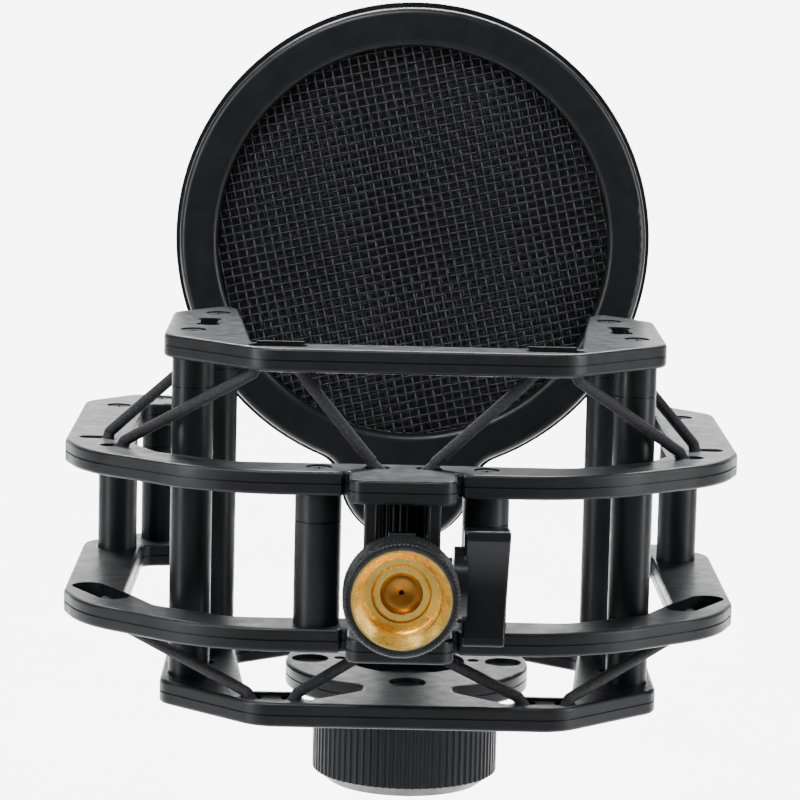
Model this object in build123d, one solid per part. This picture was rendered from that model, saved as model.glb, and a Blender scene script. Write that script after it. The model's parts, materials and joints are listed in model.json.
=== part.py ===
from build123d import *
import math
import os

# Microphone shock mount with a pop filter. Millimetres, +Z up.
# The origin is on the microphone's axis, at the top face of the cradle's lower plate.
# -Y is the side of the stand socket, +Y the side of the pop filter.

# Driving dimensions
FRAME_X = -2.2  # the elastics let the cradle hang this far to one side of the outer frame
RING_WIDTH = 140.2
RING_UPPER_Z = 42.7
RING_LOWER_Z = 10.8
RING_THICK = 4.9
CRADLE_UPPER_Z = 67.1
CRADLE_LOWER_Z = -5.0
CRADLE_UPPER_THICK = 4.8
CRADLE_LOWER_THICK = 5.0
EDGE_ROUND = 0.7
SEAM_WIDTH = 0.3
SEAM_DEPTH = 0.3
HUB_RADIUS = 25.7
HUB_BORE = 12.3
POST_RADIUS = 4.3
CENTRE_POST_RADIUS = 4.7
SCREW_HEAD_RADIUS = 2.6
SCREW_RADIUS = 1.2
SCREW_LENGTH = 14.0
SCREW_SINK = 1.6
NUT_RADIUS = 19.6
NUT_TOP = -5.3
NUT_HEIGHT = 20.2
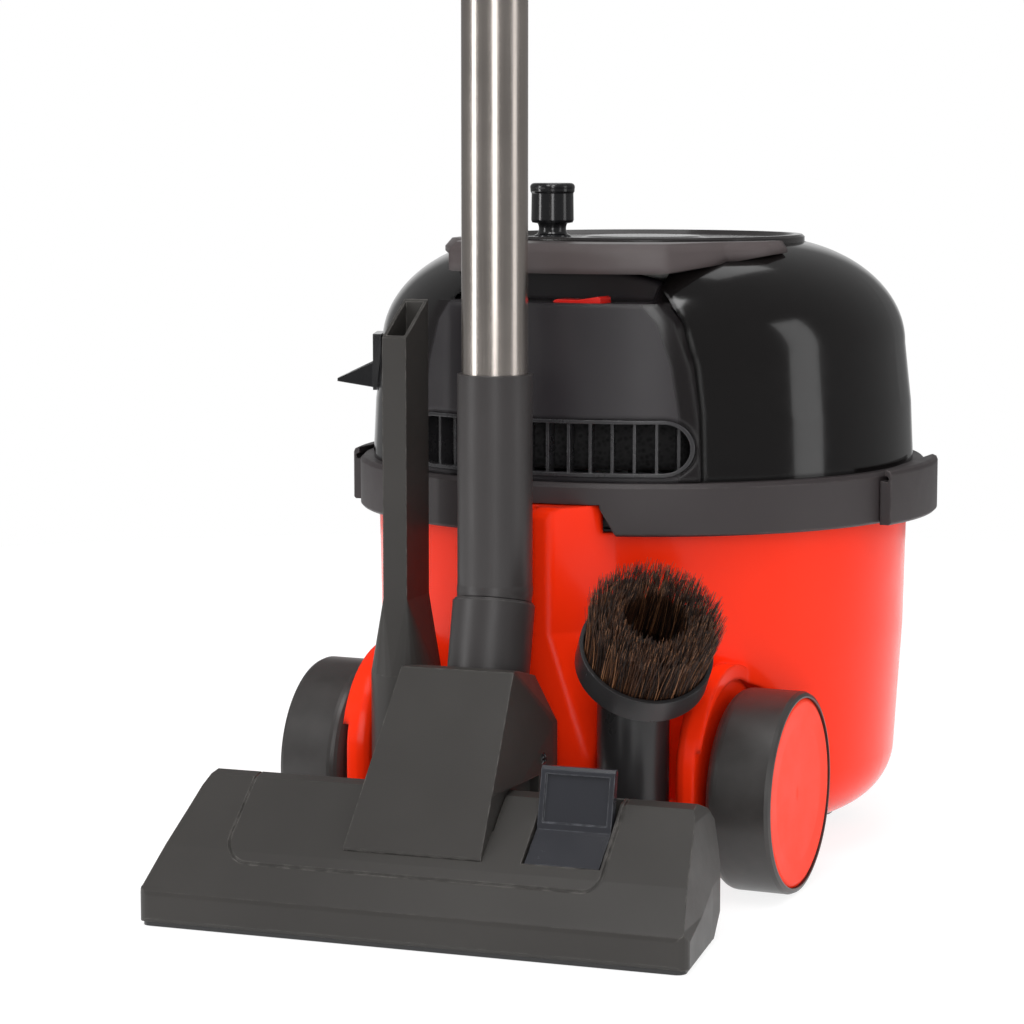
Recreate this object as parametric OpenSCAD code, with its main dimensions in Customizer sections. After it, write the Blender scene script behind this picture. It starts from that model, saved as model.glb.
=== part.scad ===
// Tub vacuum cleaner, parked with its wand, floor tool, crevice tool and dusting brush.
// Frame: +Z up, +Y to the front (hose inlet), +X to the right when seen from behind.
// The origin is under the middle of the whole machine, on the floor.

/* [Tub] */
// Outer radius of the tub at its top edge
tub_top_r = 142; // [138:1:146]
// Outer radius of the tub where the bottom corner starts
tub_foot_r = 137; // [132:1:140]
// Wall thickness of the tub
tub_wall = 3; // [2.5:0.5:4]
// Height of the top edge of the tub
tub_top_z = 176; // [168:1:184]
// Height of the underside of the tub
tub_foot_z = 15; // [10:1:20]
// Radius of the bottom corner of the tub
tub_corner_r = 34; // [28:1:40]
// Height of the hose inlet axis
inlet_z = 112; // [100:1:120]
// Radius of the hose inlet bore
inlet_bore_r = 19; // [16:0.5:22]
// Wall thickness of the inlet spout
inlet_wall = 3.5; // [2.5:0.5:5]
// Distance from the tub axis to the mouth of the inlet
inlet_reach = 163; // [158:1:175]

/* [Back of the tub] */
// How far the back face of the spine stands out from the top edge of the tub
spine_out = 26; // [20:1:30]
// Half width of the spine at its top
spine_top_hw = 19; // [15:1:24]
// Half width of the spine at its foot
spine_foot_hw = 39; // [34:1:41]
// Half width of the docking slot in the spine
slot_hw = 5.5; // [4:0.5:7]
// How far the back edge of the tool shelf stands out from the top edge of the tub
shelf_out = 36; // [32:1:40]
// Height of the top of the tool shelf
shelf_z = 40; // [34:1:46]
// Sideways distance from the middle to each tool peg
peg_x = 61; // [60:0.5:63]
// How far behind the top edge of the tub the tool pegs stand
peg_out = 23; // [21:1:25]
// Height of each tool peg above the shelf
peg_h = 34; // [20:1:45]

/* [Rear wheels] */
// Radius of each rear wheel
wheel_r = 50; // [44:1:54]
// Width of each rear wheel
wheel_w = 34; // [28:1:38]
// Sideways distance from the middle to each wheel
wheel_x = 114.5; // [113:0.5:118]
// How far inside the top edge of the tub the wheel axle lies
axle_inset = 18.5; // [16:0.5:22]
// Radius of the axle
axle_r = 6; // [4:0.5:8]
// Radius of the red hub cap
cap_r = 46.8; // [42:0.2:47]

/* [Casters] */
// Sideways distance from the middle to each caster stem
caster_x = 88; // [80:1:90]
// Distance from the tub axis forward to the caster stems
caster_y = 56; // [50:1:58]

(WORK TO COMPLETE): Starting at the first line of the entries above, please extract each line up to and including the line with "on the floor.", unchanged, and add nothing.

(WORKED ANSWER):
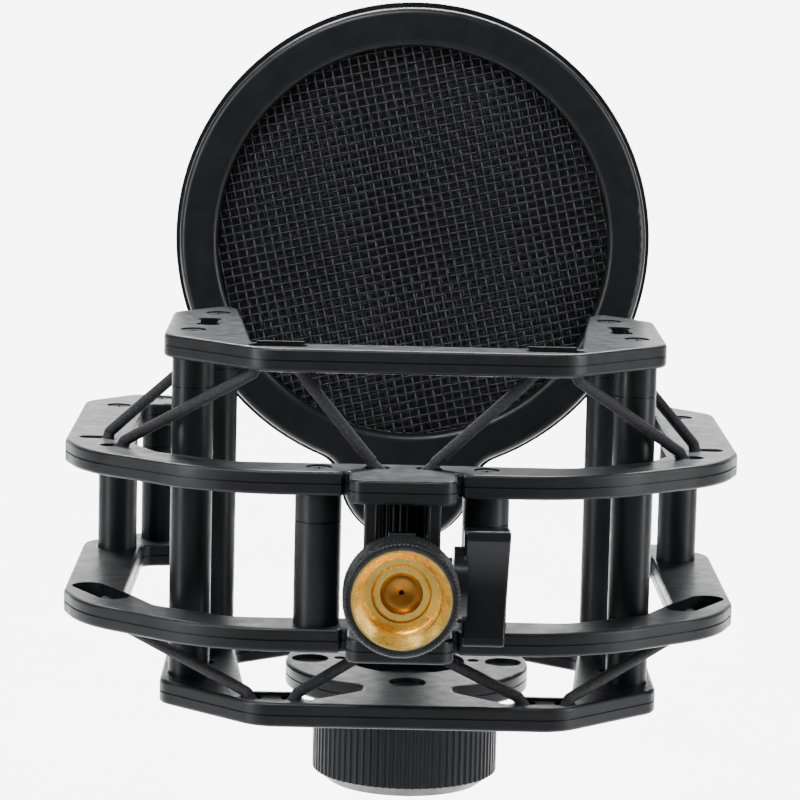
Model this object in build123d, one solid per part. This picture was rendered from that model, saved as model.glb, and a Blender scene script. Write that script after it. The model's parts, materials and joints are listed in model.json.
=== part.py ===
from build123d import *
import math
import os

# Microphone shock mount with a pop filter. Millimetres, +Z up.
# The origin is on the microphone's axis, at the top face of the cradle's lower plate.
# -Y is the side of the stand socket, +Y the side of the pop filter.

# Driving dimensions
FRAME_X = -2.2  # the elastics let the cradle hang this far to one side of the outer frame
RING_WIDTH = 140.2
RING_UPPER_Z = 42.7
RING_LOWER_Z = 10.8
RING_THICK = 4.9
CRADLE_UPPER_Z = 67.1
CRADLE_LOWER_Z = -5.0
CRADLE_UPPER_THICK = 4.8
CRADLE_LOWER_THICK = 5.0
EDGE_ROUND = 0.7
SEAM_WIDTH = 0.3
SEAM_DEPTH = 0.3
HUB_RADIUS = 25.7
HUB_BORE = 12.3
POST_RADIUS = 4.3
CENTRE_POST_RADIUS = 4.7
SCREW_HEAD_RADIUS = 2.6
SCREW_RADIUS = 1.2
SCREW_LENGTH = 14.0
SCREW_SINK = 1.6
NUT_RADIUS = 19.6
NUT_TOP = -5.3
NUT_HEIGHT = 20.2
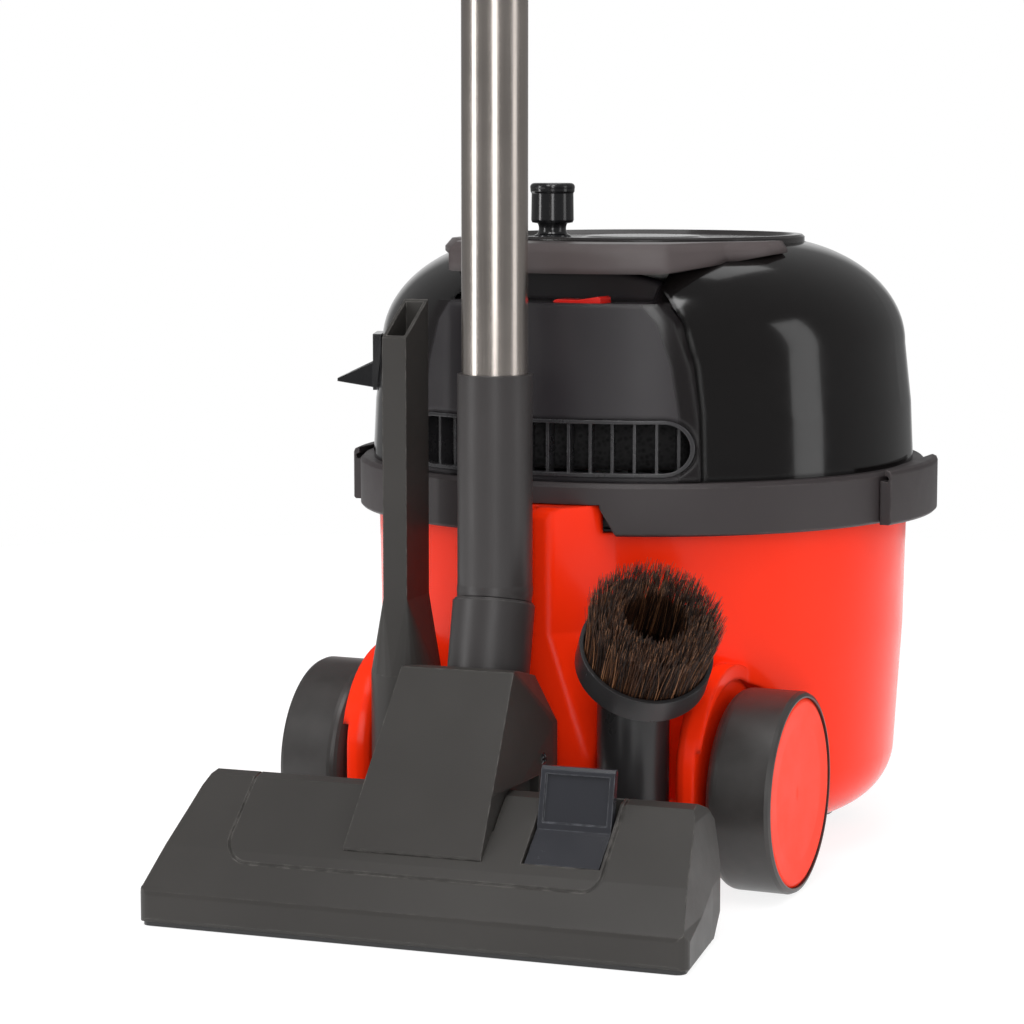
Recreate this object as parametric OpenSCAD code, with its main dimensions in Customizer sections. After it, write the Blender scene script behind this picture. It starts from that model, saved as model.glb.
=== part.scad ===
// Tub vacuum cleaner, parked with its wand, floor tool, crevice tool and dusting brush.
// Frame: +Z up, +Y to the front (hose inlet), +X to the right when seen from behind.
// The origin is under the middle of the whole machine, on the floor.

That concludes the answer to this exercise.